### Supplied material ###
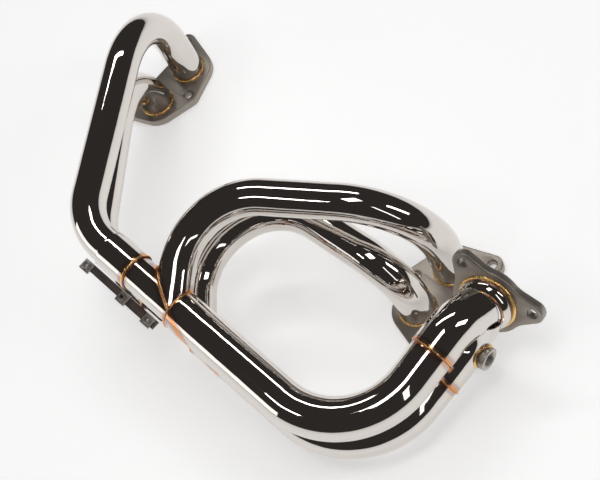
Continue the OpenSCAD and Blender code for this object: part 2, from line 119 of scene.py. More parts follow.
class RouteSizes(PropertyGroup):
    line_length: length("Line length", "Corner to corner along the collector line", 429.24)
    lower_lead: length("Lower lead", "How much sooner the lower line turns at its start", 11)
    lower_lag: length("Lower lag", "How much sooner the lower line turns at its end", 2)
    far_upper_h: length("Far upper height", "Height of the far upper tube's corner", 176)
    far_drop: length("Far drop", "Far lower corner below the far upper one", 62)
    near_upper_h: length("Near upper height", "Height of the near upper tube's corner", 162)
    near_drop: length("Near drop", "Near lower corner below the near upper one", 66)
    upper_merge_at: length("Upper merge", "Where the near upper tube joins the upper line", 157)
    lower_merge_at: length("Lower merge", "Where the near lower tube joins the lower line", 169)
    merge_to_mouth: length("Merge to mouth", "From a merge to the mouth of its secondary", 11)
    upper_turn: offset("Upper turn", "Near upper tube's second corner from its merge",
                       (-66, 106, 33))
    lower_turn: offset("Lower turn", "Near lower tube's second corner from its merge",
                       (-158, 171, 30))
    port_bend: length("Port bend", "Bend radius above a port", 100)
    tight_bend: length("Tight bend", "Bend radius above the near lower port", 60)
    sleeve_bend: length("Sleeve bend", "Bend radius before a slip sleeve", 75)
    merge_bend: length("Merge bend", "Bend radius before a merge", 90)
    secondary_bend: length("Secondary bend", "Bend radius of a secondary", 98)
    elbow_bend: length("Elbow bend", "Bend radius of an outlet elbow", 55)
    elbow_reach: length("Elbow reach", "Outlet face back to the upper elbow's corner", 55)
    elbow_turn: FloatProperty(name="Elbow turn", subtype="ANGLE", default=math.radians(-2),
                              description="Angle that the upper elbow turns to the far row")
    upper_cut: length("Upper cut", "Upper secondary's length after its corner", 140)
    lower_cut: length("Lower cut", "Lower secondary's length after its corner", 131)
    lower_corner: offset("Lower corner", "Lower elbow's corner from the upper one, less a layer",
                         (3, 19, 10))


class PlateSizes(PropertyGroup):
    head_plate: length("Head plate", "Thickness of a head flange", 12)
    port_r: length("Port radius", "Radius of a head flange's ports", 19)
    port_land: length("Port land", "Metal round a primary on a head flange", 10.6)
    ear_out: length("Ear out", "Outer ears' distance from the port row", 35)
    ear_along: length("Ear along", "Outer ears' distance along the port row", 61)
    mid_out: length("Middle ear", "Inner ear's distance from the port row", 30)
    ear_r: length("Ear radius", "Radius of every ear", 13)
    hole_r: length("Hole radius", "Radius of every bolt hole", 5.5)
    edge_round: length("Edge round", "Radius that every flange edge is rounded to", 1.5)
    outlet_plate: length("Outlet plate", "Thickness of the outlet flange", 10)
    outlet_disc_r: length("Outlet disc", "Radius of the outlet flange's round part", 41)
    outlet_pcd: length("Outlet bolt circle", "Diameter of the outlet bolt circle", 103)
    first_bolt: FloatProperty(name="First bolt", subtype="ANGLE", default=math.radians(-4.5),
                              description="Turn of the outlet flange's first bolt hole")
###
◆ Short exercise ◆
Each line must be given again exactly as written above.

◆ Solution to this task ◆
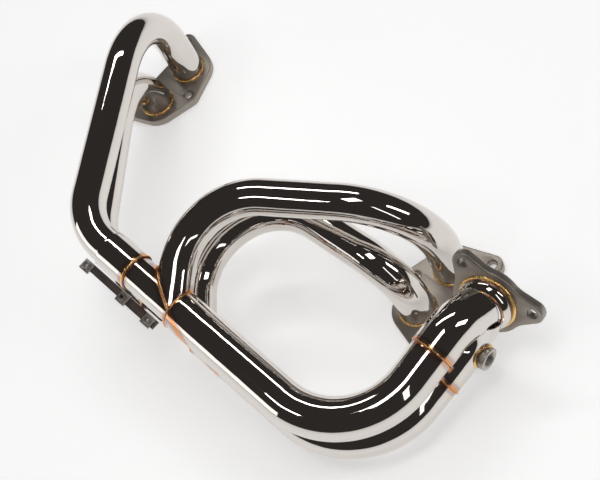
Continue the OpenSCAD and Blender code for this object: part 2, from line 119 of scene.py. More parts follow.
class RouteSizes(PropertyGroup):
    line_length: length("Line length", "Corner to corner along the collector line", 429.24)
    lower_lead: length("Lower lead", "How much sooner the lower line turns at its start", 11)
    lower_lag: length("Lower lag", "How much sooner the lower line turns at its end", 2)
    far_upper_h: length("Far upper height", "Height of the far upper tube's corner", 176)
    far_drop: length("Far drop", "Far lower corner below the far upper one", 62)
    near_upper_h: length("Near upper height", "Height of the near upper tube's corner", 162)
    near_drop: length("Near drop", "Near lower corner below the near upper one", 66)
    upper_merge_at: length("Upper merge", "Where the near upper tube joins the upper line", 157)
    lower_merge_at: length("Lower merge", "Where the near lower tube joins the lower line", 169)
    merge_to_mouth: length("Merge to mouth", "From a merge to the mouth of its secondary", 11)
    upper_turn: offset("Upper turn", "Near upper tube's second corner from its merge",
                       (-66, 106, 33))
    lower_turn: offset("Lower turn", "Near lower tube's second corner from its merge",
                       (-158, 171, 30))
    port_bend: length("Port bend", "Bend radius above a port", 100)
    tight_bend: length("Tight bend", "Bend radius above the near lower port", 60)
    sleeve_bend: length("Sleeve bend", "Bend radius before a slip sleeve", 75)
    merge_bend: length("Merge bend", "Bend radius before a merge", 90)
    secondary_bend: length("Secondary bend", "Bend radius of a secondary", 98)
    elbow_bend: length("Elbow bend", "Bend radius of an outlet elbow", 55)
    elbow_reach: length("Elbow reach", "Outlet face back to the upper elbow's corner", 55)
    elbow_turn: FloatProperty(name="Elbow turn", subtype="ANGLE", default=math.radians(-2),
                              description="Angle that the upper elbow turns to the far row")
    upper_cut: length("Upper cut", "Upper secondary's length after its corner", 140)
    lower_cut: length("Lower cut", "Lower secondary's length after its corner", 131)
    lower_corner: offset("Lower corner", "Lower elbow's corner from the upper one, less a layer",
                         (3, 19, 10))


class PlateSizes(PropertyGroup):
    head_plate: length("Head plate", "Thickness of a head flange", 12)
    port_r: length("Port radius", "Radius of a head flange's ports", 19)
    port_land: length("Port land", "Metal round a primary on a head flange", 10.6)
    ear_out: length("Ear out", "Outer ears' distance from the port row", 35)
    ear_along: length("Ear along", "Outer ears' distance along the port row", 61)
    mid_out: length("Middle ear", "Inner ear's distance from the port row", 30)
    ear_r: length("Ear radius", "Radius of every ear", 13)
    hole_r: length("Hole radius", "Radius of every bolt hole", 5.5)
    edge_round: length("Edge round", "Radius that every flange edge is rounded to", 1.5)
    outlet_plate: length("Outlet plate", "Thickness of the outlet flange", 10)
    outlet_disc_r: length("Outlet disc", "Radius of the outlet flange's round part", 41)
    outlet_pcd: length("Outlet bolt circle", "Diameter of the outlet bolt circle", 103)
    first_bolt: FloatProperty(name="First bolt", subtype="ANGLE", default=math.radians(-4.5),
                              description="Turn of the outlet flange's first bolt hole")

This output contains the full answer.